As the crisis began to subside in early last March in China, the US opened its fluidity valve and embraced a monetary policy of quantitative easing. Consequently, the US capital market experienced a robust rebound, which, along with a large range of depreciation of the dollar, has prodded the US economy, especially its foreign trade, to recovery.

However, as the world's largest economy began to climb out of its recession during last year's third quarter - during which a 2.2 percent economic growth was achieved - decision-makers in the White House believed it was time to halt the dollar's weak position.

To make up for its steep fall in the previous months, the dollar has bounced back by 10 percent since last November. But the economic outlook in the US' European allies is dire. Following the rebound of the dollar and mitigation of the US' financial difficulties, Portugal, Italy, Greece, Spain and Iceland have suffered a worsening fiscal deficit and spreading debt crisis. The deteriorating financial scenarios in these European nations has undoubtedly caused a domino effect to other members and triggered a serious crisis of trust across the European Union.

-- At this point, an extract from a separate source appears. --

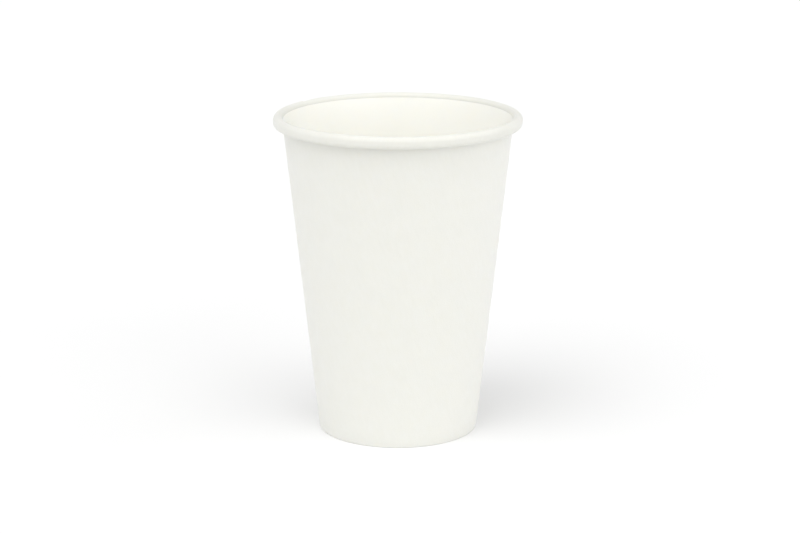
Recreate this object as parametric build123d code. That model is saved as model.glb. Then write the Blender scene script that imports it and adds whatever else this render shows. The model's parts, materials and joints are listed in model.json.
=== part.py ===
from build123d import *
import os
from math import acos, atan2, cos, degrees, hypot, radians, sin, tan

# A paper coffee cup is two boards. The side wall is a fan-shaped blank wrapped into a cone: its ends
# lap and are heat-sealed in a side seam, its top edge is rolled outwards into the rim, and its bottom
# edge is folded up inside the foot. The base is a disc drawn into a shallow tray whose skirt is held
# between the wall and that folded edge. Millimetres and degrees; +Z is up and z = 0 is the table.

# Overall sizes
cup_height = 117.0          # table to the top of the rolled rim
rim_outer_radius = 45.0     # outside of the rolled rim, which a 90 mm lid snaps over
foot_outer_radius = 29.0    # where the line of the wall's outer face meets the table

# Boards
wall_board = 0.38           # thickness of the side wall's board
base_board = 0.30           # thickness of the base disc's board

# Rolled rim
curl_width = 3.6            # from the wall's inner face to the outside of the rim
curl_side = 1.05            # upright outer side between the curl's top and bottom arcs
curl_gap = 0.10             # least air between two turns of the curl
curl_tail_turn = 50.0       # how far the hidden end of the curl bends over inside it

# Side seam
seam_angle = 145.0          # where the blank's inner end lies, counted from +X
lap_turn = 11.0             # angle that the two ends of the blank share
lap_press = 0.8             # share of its thickness that each board keeps in the sealed lap
ramp_turn = 9.0             # angle over which the outer end climbs onto the inner one
ramp_steps = 3              # straight stretches that the climb is made of

# Foot
base_height = 8.0           # table to the underside of the base panel
base_corner_radius = 0.9    # outside radius where the base panel turns down into its skirt
bare_skirt = 0.5            # height of skirt that shows between the folded edge and that corner
skirt_gap = 0.15            # air between the skirt's cut edge and the bottom of the fold
fold_inner_radius = 0.05    # inside radius of the fold's two corners

# The wall's outer face starts at the foot and runs tangent into the curl, which sets its slope
curl_radius = curl_width / 2
curl_centre = Vector(rim_outer_radius - curl_radius, 0, cup_height - curl_radius)
foot_to_curl = hypot(curl_centre.X - foot_outer_radius, curl_centre.Z)
climb = atan2(curl_centre.Z, curl_centre.X - foot_outer_radius)
slope = degrees(acos((curl_radius - wall_board) / foot_to_curl) - climb)
slope_sin, slope_cos, slope_tan = sin(radians(slope)), cos(radians(slope)), tan(radians(slope))
up_wall = 90 - slope
down_wall = -90 - slope

# In the lap both boards are pressed together, and the outer one stands this much further out
lap_thickness = 2 * lap_press * wall_board
lap_step = lap_thickness - wall_board

# The base panel turns down into its skirt here, and the folded edge ends just below that corner
corner_height = base_height + base_board - base_corner_radius
skirt_top = corner_height - base_corner_radius * slope_sin
fold_height = skirt_top - bare_skirt


def heading_vector(angle):
    return Vector(cos(radians(angle)), 0, sin(radians(angle)))


def wall_face_radius(height):
    """Radius of the side wall's inner face at a height."""
    return foot_outer_radius - wall_board / slope_cos + height * slope_tan


def trace(path, offset):
    """Edges that keep a distance to the right of a path, which is a start, a heading and moves.

    A move is (length,) for a straight run, or (radius, turn) for a tangent arc, positive to the left.
    """
    start, heading, moves = path
    here = start + heading_vector(heading - 90) * offset
    edges = []
    for move in moves:
        if len(move) == 1:
            there = here + heading_vector(heading) * move[0]
            edges.append(Edge.make_line(here, there))
        else:
            radius, turn = move
            side = 1 if turn > 0 else -1
            reach = radius + side * offset
            centre = here + heading_vector(heading + side * 90) * reach
            middle = centre - heading_vector(heading + side * 90 + turn / 2) * reach
            there = centre - heading_vector(heading + side * 90 + turn) * reach
            edges.append(Edge.make_three_point_arc(here, middle, there))
            heading += turn
        here = there
    return edges


def board_section(path, near, far):
    """The section of a board whose two faces keep near and far to the right of a path."""
    near_face, far_face = trace(path, near), trace(path, far)
    end = Edge.make_line(near_face[-1] @ 1, far_face[-1] @ 1)
    start = Edge.make_line(far_face[0] @ 0, near_face[0] @ 0)
    return Face(Wire(near_face + [end] + far_face[::-1] + [start]))


def wall_path(fold_floor):
    """The wall's inner face, from its folded edge round the foot, up the wall and round the curl.

    The inside of the fold lies at fold_floor, so that a board of that thickness stands on the table.
    """
    fold_start = Vector(wall_face_radius(fold_height) - base_board / slope_cos, 0, fold_height)
    fold_leg = (fold_height - fold_floor - fold_inner_radius * (1 + slope_sin)) / slope_cos
    fold_land = (base_board - 2 * fold_inner_radius) / slope_cos
    wall_top = curl_centre.Z + curl_radius * slope_sin
    wall_leg = (wall_top - fold_floor - fold_inner_radius * (1 - slope_sin)) / slope_cos
    tail_radius = curl_radius - lap_thickness - curl_gap
    return fold_start, down_wall, [
        (fold_leg,),
        (fold_inner_radius, 90 + slope),
        (fold_land,),
        (fold_inner_radius, up_wall),
        (wall_leg,),
        (curl_radius, slope - 180),
        (curl_side,),
        ((curl_radius + tail_radius) / 2, -180),
        (curl_side,),
        (tail_radius, -curl_tail_turn),
    ]


def turned(angle, section):
    return Rot(0, 0, angle) * section


def climbing_section(share):
    """The outer end's section where it has climbed this share of the way onto the inner end."""
    lift = lap_step * share
    angle = seam_angle - ramp_turn * (1 - share)
    return turned(angle, board_section(wall_path(wall_board + lift), lift, lift + wall_board))


def make_side_wall():
    """One board, once round and lapped: the single ring, the sealed lap and the climb onto it."""
    single_board = board_section(wall_path(wall_board), 0, wall_board)
    sealed_lap = board_section(wall_path(lap_thickness), 0, lap_thickness)
    ring = revolve(turned(seam_angle + lap_turn, single_board), Axis.Z, 360 - lap_turn - ramp_turn)
    lap = revolve(turned(seam_angle, sealed_lap), Axis.Z, lap_turn)
    wall = ring + lap
    for step in range(ramp_steps):
        ends = climbing_section(step / ramp_steps), climbing_section((step + 1) / ramp_steps)
        wall += loft(ends, ruled=True)
    return wall


def make_base_disc():
    """The base panel, its rounded edge and the skirt that lies against the wall's inner face."""
    panel_radius = wall_face_radius(corner_height) - base_corner_radius / slope_cos
    skirt_leg = (skirt_top - lap_thickness - skirt_gap) / slope_cos
    outer_face = Vector(0, 0, base_height + base_board), 0, [
        (panel_radius,),
        (base_corner_radius, down_wall),
        (skirt_leg,),
    ]
    return revolve(board_section(outer_face, 0, base_board), Axis.Z)


os.makedirs("parts", exist_ok=True)
export_step(make_side_wall(), "parts/side_wall.step")
export_step(make_base_disc(), "parts/base_disc.step")
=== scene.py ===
import json
import math

import bpy
import numpy as np
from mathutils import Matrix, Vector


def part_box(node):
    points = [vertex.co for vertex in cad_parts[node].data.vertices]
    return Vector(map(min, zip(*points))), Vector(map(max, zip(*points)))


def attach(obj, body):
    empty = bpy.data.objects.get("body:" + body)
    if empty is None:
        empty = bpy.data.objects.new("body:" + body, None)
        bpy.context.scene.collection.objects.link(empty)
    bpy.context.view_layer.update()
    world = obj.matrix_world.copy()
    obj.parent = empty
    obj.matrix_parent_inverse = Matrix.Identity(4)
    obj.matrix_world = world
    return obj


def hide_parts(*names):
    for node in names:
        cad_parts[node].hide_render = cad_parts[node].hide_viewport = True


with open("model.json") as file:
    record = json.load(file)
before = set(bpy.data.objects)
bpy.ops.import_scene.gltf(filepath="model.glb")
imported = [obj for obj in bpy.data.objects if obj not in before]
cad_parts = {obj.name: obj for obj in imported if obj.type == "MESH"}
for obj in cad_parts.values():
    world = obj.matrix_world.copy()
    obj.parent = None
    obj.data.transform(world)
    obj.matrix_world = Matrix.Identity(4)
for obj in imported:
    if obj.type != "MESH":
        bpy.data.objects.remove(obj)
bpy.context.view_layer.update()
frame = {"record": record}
mm = 0.001
sharpFrom = 40    # degrees between two faces that meet in a hard edge

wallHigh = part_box("side_wall")[1]
baseLow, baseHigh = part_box("base_disc")
footMount = next(m for m in frame["record"]["mounts"] if m["name"] == "foot")
print("frame loaded: cup is", round(wallHigh.z / mm, 1), "mm tall")


def smoothStep(low, high, value):
    t = np.clip((value - low) / (high - low), 0, 1)
    return t * t * (3 - 2 * t)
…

Since the outbreak of the debt crisis in Greece last December, the value of the euro has continued to fall against the dollar. Since its historical 1 to 1.51 exchange rate against the US dollar, the euro has dropped by more than 10 percent over the past three months, added by speculations of international investment companies such as Goldman Sachs. Due to the fierce currency war with the dollar, partly for the leading role in the international currency system, the euro has plunged into a more difficult predicament since its establishment in 1999.

The US has always adopted an egotistical and unilateralist dollar policy. The currency has been considered an effective instrument to balance the US' national interests and manage crises.

A depreciated dollar has helped boost US exports and reduce its trade deficits against other countries. In October, a month in which the dollar devalued by a large margin, the US trade deficit declined by 7.6 percent from the previous month to $32.9 billion. This massive large trade deficit reduction has effectively helped imbalances in US current accounts and spurred its economic revival. However, the huge fiscal deficit and government debt still remain a bigger concern to Washington. As the largest US government debt holder, China's reduction in its holding of US Treasury bonds in the past three consecutive months has caused great concerns within the White House.

Under these circumstances, Washington chose to appreciate the dollar in an attempt to reverse declining US debts, increase its attractiveness and mitigate growing concerns among its creditor about the safety of dollar-denominated assets. According to the US Treasury Department, the country is due to issue to foreign countries $478 billion of national debt in this year's first quarter and $745 billion in the first half of this year. Washington certainly needs a strong dollar to support its debt issuance plan.

According to a recent budgetary program unveiled by the Obama administration, the rate of the US national debt to its gross domestic product in the 2009 fiscal year was 83 percent and is due to rise to 94 percent in the 2010 fiscal year.

Given that the US national debt is calculated according to the dollar, a depreciating dollar would help reduce the volume of its real debt and sustain Washington's deficit-reliant financial policy. The US has actually chosen to depreciate the dollar as a main way to cut down its foreign debts since the end of World War II.

Pressuring China to appreciate its currency and forcing the country into concessions on opening its financial market have served as part of the US' monetary and financial campaign. The dollar, which has long been used by Washington as a forcible weapon to maximize its national interests and manage economic crises, still remains the Sword of Damocles hanging over the global financial market. But Washington's foolish dollar manipulations also serve as the best evidence of figuring out who is the world's largest currency manipulator and who should be levied by an anti-subsidy tariff.